Since we don't really understand why the universe began in a low entropy state, we are free to build (equally perplexing) models in which the entropy of the universe is small somewhere in the middle of time, rather than at the beginning.  If we assume the entropy was small at some time (let's make an arbitrary coordinate choice and call it t = 0), and then evolve that low-entropy state in both time directions, we typically find that the entropy will increase in either time direction.  Thus, for times t < 0, we find that S(t) is a decreasing function of t.  We then say that the thermodynamic arrow of time is reversed.

This occurs in the Aguirre-Gratton model, in which the entropy decreases during a period of contraction, and then when the universe reaches its smallest size, there is a "bounce" instead of a singularity, after which the universe expands and entropy increases.  This model is symmetric under t \to -t.  Any people living in that time would (un)die and then shrink than be (un)born, but it would all seem just the same to them, because they'd also remember things backwards in time!

Sean Carroll and Jennifer Chen have also suggested a model like that, which involves many baby universes being created from an original inflating mother universe, whose arrow of time reverses.  (**)

During the debate, Craig focused most of his fire on the Carroll-Chen model, although Carroll modestly wanted to talk about the Aguirre-Gratton model instead:

So, I want to draw attention not to my model but to the model of Anthony Aguirre and Steven Gratton because this is perfectly well defined. This is a bouncing cosmology that is infinite in time, it goes from minus infinity to infinity, it has classical description everywhere. There is no possible sense in which this universe comes into existence at some moment in time. I would really like Dr. Craig to explain to us why this universe is not okay.
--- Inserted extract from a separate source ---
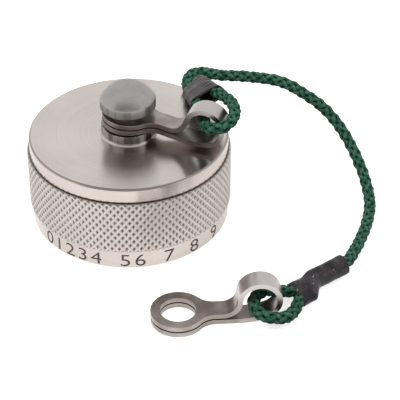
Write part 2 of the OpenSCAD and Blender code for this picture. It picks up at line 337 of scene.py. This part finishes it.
def satin_metal():
    """The stud: smooth grey metal with faint turning marks, and painted dark reflections in upright streaks
    round its band and neck.
    """
    cap, stud = bpy.context.scene.dust_cap, bpy.context.scene.dust_cap_stud
    metal = tuple(stud.metal)
    skin = Finish("stud_satin", Metallic=1.0, Anisotropic=0.5, Anisotropic_Rotation=0.25)
    rings = skin.tool_marks(6000, 6000, 3.0)
    patches = skin.noise(220, 3)
    reflection_streaks = skin.noise(1100, 3, (1, 1, 0.04))
    brim = cap.height + cap.boss_height + stud.neck + stud.head_band
    band = 1 - skin.z.between(brim - 0.2 * MM, brim + 0.1 * MM)
    tone = skin.mix(patches.between(0.3, 0.75), darker(metal, 0.14), paler(metal, 0.06))
    tone = skin.mix(rings.between(0.4, 0.7) * 0.3, tone, darker(metal, 0.35))
    # Painted dark reflections in upright streaks on the band and everything below it
    tone = skin.mix(band * (0.1 + reflection_streaks.between(0.4, 0.6) * 0.55), tone, darker(metal, 0.55))
    rough = 0.26 + rings * 0.14 + patches * 0.14
    return skin.feed(Base_Color=tone, Roughness=rough, Normal=skin.bump(rings, 0.25, 0.02 * MM))


def sheet_steel():
    """Rolled strip: a brownish grey face with small pits, rubbed edges and painted highlights on the bends.
    """
    metal = tuple(bpy.context.scene.dust_cap_lanyard.steel)
    skin = Finish("lug_rolled", Metallic=1.0)
    grain = skin.noise(900, 4, (1, 1, 1), 0.6)
    patches = skin.noise(260, 3)
    height = skin.z
    # Heights where the lugs bend, which get painted highlights
    free_bend_highlight = height.between(2.4 * MM, 6.2 * MM) * (1 - height.between(8 * MM, 9 * MM))
    fitted_bend_highlight = height.between(20 * MM, 23 * MM)
    tone = skin.mix(patches.between(0.35, 0.7), darker(metal, 0.2), paler(metal, 0.1))
    tone = skin.mix(grain.between(0.55, 0.8) * 0.3, tone, darker(metal, 0.4))
    # Painted highlights on the bends
    tone = skin.mix((free_bend_highlight + fitted_bend_highlight) * 0.75, tone, paler(metal, 0.34))
    tone = skin.mix(skin.attribute("rubbed") * 0.5, tone, paler(metal, 0.45))
    rough = 0.24 + patches * 0.16
    return skin.feed(Base_Color=tone, Roughness=rough, Normal=skin.bump(grain, 0.25, 0.03 * MM))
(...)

When Carroll says that there is "no possible sense in which this universe comes into existence at some moment of time", I think he is neglecting to consider that the thermodynamic arrow of time itself defines a notion of past and future.  There is a very real sense in which, in the Aguirre-Gratton or Carroll-Chen models, the time t = 0 is a beginning of time (due to being the lowest entropy state), and that as one travels away from t = 0 to either positive or negative values of t, one is travelling to the future in the sense that actually matters to us living and breathing creatures.  As I said in the concluding section of my own paper:

This kind of bounce evades both the singularity and thermodynamic arrow constraints, but still has in some sense a thermodynamic ‘beginning’ in time at the moment of lowest entropy [t_0]. That is, both the past and the future would be explained in terms of the low entropy state at t_0, while the state at t_0 would itself have no explanation in terms of anything to the future or the past. (Thus the moment t_0 would seem to raise the same sorts of philosophical questions that any other sort of beginning in time would.)

The Aguirre-Gratton model has no beginning in a geometrical sense, but it still has a beginning in a thermodynamic sense of unexplained "initial conditions".  Thus, I stand by my comments that an Aguirre-Gratton bounce raises the same sorts of questions as a more traditional "beginning" would.

Indeed, one could argue that the low entropy conditions of Aguirre-Gratton would be even more mysterious than in the traditional Big Bang model with a singularity.  In the latter case, there's a mysterious low entropy state, but it emerges from a singularity, and we don't know what laws of physics might exist at that singularity which cause the low entropy condition to emerge.  To some extent the mysteries cancel and make each other less mysterious, since it's not surprising that unknown causes should have unknown effects.

Whereas, if the low entropy condition occurs at a bounce, and the laws of physics there are by stipulation perfectly normal and comprehensible—and even so there is an additional low-entropy condition there, without any explanation in terms of anything else in the universe, either before or after it—then to me that suggests a need to find some sort of philosophical explanation for this strange phenomenon.

This would include potential Cosmological Arguments for the existence of God, although such arguments obviously have philosophical premises as well as physics premises.  This is made abundantly clear by the fact that Carroll doesn't accept the Cosmological Argument even on the assumption that there was a first moment of time.  One wonders therefore why he spent so much time trying to rebut Craig's claims that the universe probably did have a beginning, if it doesn't actually matter in the end.  (For purposes of the debate about God, I mean.  Obviously the cosmological origin of time is a fascinating question, which merits discussion even apart from any theological considerations!  Speaking as a physicist myself, I can certainly sympathize with Carroll getting sidetracked by interesting physics questions, as I've been doing myself throughout this series.)


(*) Except for some tiny effects associated with the weak force which may not be relevant here, and even these are invariant under CPT, the combination of time reversal t \to -t (T), a spatial reflection x \to -x which switches left and right (P), and switching matter & antimatter (C).  Since the phrasing of the Second Law doesn't care about the distinction between matter/antimatter or left/right, one still has the question: why is the CPT-asymmetric Second Law true?

(**) For some reason in their paper Carroll and Chen wanted to have space be infinitely large even at t = 0, which runs into potential issues with the Penrose singularity theorem.  I wrote a paper with Alex Vilenkin slightly extending the classical singularity theorem in this context.  We showed that even if black holes form, the resulting singularities (inside the black holes) are not enough to satisfy the singularity theorem.  You need more of a "cosmological" singularity which is extended through space.  A bounce is not possible unless any observer that escapes to infinity is at least "completely surrounded" by an event horizon, beyond which there are singularities.